One potential hurdle is that R11, as written, can only occur at the edge of the crystal where forsterite is in contact with free enstatite, or else must involve exsolution. The latter is unlikely due to the positive enthalpy of R11 when compared to the negative enthalpy of forming forsterite from MgO + MgSiO3, but it may be favoured by kinetics. A reaction on the surface would be limited by the diffusion rate of Al and Mg vacancies back into the bulk, as otherwise an excess of defects at the grain boundaries would occur. Such diffusion is likely to be faster than bulk diffusion of Mg, however, due to a high local concentration of vacancies at the surface created by R11 which in turns leads to electrostatic repulsion of vacancies into the bulk.

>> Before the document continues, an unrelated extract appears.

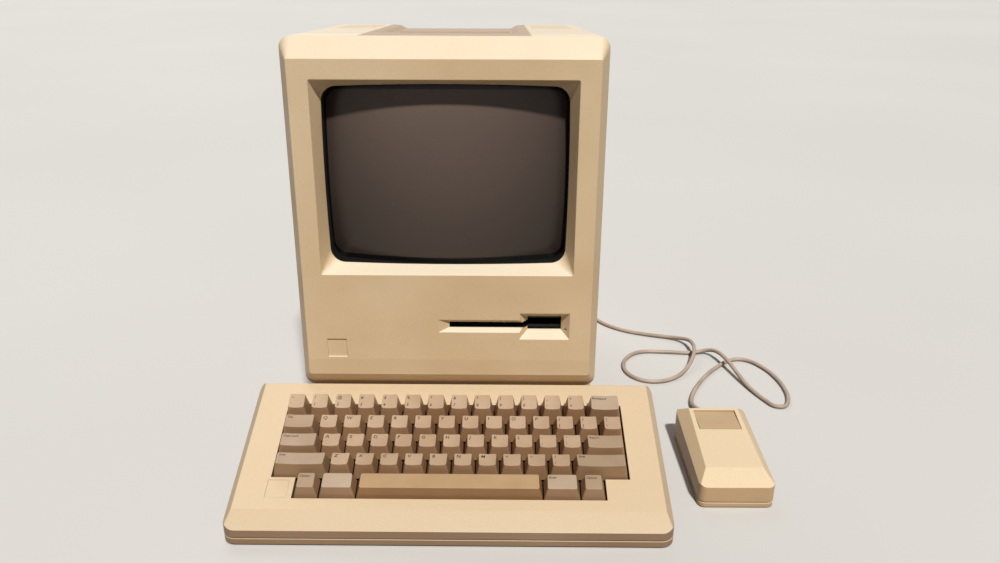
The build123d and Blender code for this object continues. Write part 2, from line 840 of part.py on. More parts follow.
def chassis_frame():
    """Bent sheet frame: two side plates, a shelf for the drive and flanges under the logic board."""
    w = frame_half_width
    s = sheet_steel
    frame = block((-w, w), (frame_front, frame_rear), (shelf_height, shelf_height + s))
    for side in (-1, 1):
        xs = sorted((side * w, side * (w - s)))
        frame += block(xs, (frame_front, frame_rear), (inner_floor, shelf_height + s))
        xs = sorted((side * w, side * (w - flange_width)))
        frame += block(xs, (frame_front, frame_rear), (frame_floor, frame_floor + s))
        frame += block(xs, (frame_front, frame_rear), (inner_floor, inner_floor + s))
    frame += block((-w, -w + s), (frame_front, frame_rear), (shelf_height, shelf_height + 40))
    for x, z in case_screw_places():
        reach = side_screw_inset
        top = shelf_height + 0.5 if z > shelf_height / 2 else z + 6
        frame += block((x - reach, x + reach), (frame_rear - chassis_tab_depth, frame_rear), (z - 6, top))
    for x, z in case_screw_places():
        frame -= rod(
            case_screw_radius + screw_hole_play, (x, frame_rear + 1, z), (x, frame_rear - chassis_tab_depth - 1, z)
        )
    return frame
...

R11, while being generally unfavourable, is much more favourable than any of the intrinsic defect reactions (by at least 1.4/2.1/2.7 eV at 1500 K at 0/5/10 GPa, Table 1) and thus will strongly affect Mg diffusion. This is accomplished both by creating more Mg vacancies and by reducing Mg interstitials through suppressing R1 (Mg-Frenkel defect formation) through configurational entropy effects as explained above for the pure intrinsic system.

The co-presence of Al and enstatite in association with forsterite leads to two major effects. First, the presence of enstatite changes the distribution of Al between the Mg and Si sites (Fig. 1). As R11 proceeds in the forward direction, it converts \({\mathrm{Al}}_{\mathrm{Si}}^{^{\prime}}\) into \({\mathrm{Al}}_{\mathrm{Mg}}^{\bullet }\) and thus decreases the \({\mathrm{Al}}_{\mathrm{Si}}^{^{\prime}}\):\({\mathrm{Al}}_{\mathrm{Mg}}^{\bullet }\) ratio. The progress of this reaction is driven by configurational entropy. This is because converting a Tschermak’s defect (one Mg site defect plus one Si site defect) into three defects on the Mg sites causes a large increase in the number of possible configurations, and thus in configurational entropy. R11 is therefore increasingly favoured by increasing temperature, and so with increasing temperature a higher proportion of Al exists on Mg sites. Increasing the pressure suppresses this reaction as this transition is associated with an increase in volume. This effect is thus only prominent at low pressures and high temperatures (Fig. 1). At high pressures or low temperatures, the overwhelming majority of Al remains in Tschermak’s defects.

Fig. 1
figure 1

Concentration of Al in silicon sites over concentration of Al in Mg sites as a function of pressure, temperature and aluminium content. Lines are at different pressures and temperatures with shading representing the temperature and solid/dashed/dotted lines representing the pressure. The perfect Tschermak’s defect has a ratio of 0 (log 1). At 1000 K and any pressure or 1500 K and 0 GPa, the line is not distinguishable but is flat at 0

Second, the combination of Al and enstatite causes a significant increase in Mg vacancy concentration (Fig. 2) and a decrease in concentration of Mg interstitials (Fig. 3). These changes are large, with Mg vacancy concentrations increasing by one to two orders of magnitude (with respect to the enstatite-free system) at 2000 K, and five to six orders of magnitude at 1000 K. Mg interstitial concentrations also decrease by up to three orders of magnitude, and thus this reaction (R11), not Mg Frenkel generation (R1), will define Mg diffusion in cases where enstatite and Al are present. This has important experimental implications as it suggests periclase buffered experiments study the true intrinsic diffusivity of forsterite—controlled by the Mg Frenkel defects—whereas enstatite buffered experiments have additional pathways of diffusion available.

Fig. 2
figure 2

Ratio of Mg vacancy concentrations produced in an aluminous + enstatite system vs those produced in an aluminous only system as a function of Al concentration in wt. ppm Al2O3. Lines are at different pressures and temperatures with shading representing the temperature and solid/dashed/dotted lines representing the pressure

Fig. 3
figure 3

As in Fig. 2 but with the ratio of Mg interstitial concentration instead of Mg vacancy concentration

This enstatite + aluminium effect is strongly temperature controlled and only weakly affected by pressure or Al concentration. Decreasing the temperature increases the effect of enstatite + Al on Mg vacancy concentrations (Fig. 2). At an average temperature of 1500 K. this reaction causes the Mg vacancy concentration to increase by ~ 1000 times. Typically, the concentration of Al has no effect beyond an initial saturation point of < 1 wt. ppm Al2O3. Even at such a low concentration, there are orders of magnitude more Al atoms than the intrinsic defect concentration. With increasing temperature or decreasing pressure, this Al2O3 saturation point is pushed to greater concentrations.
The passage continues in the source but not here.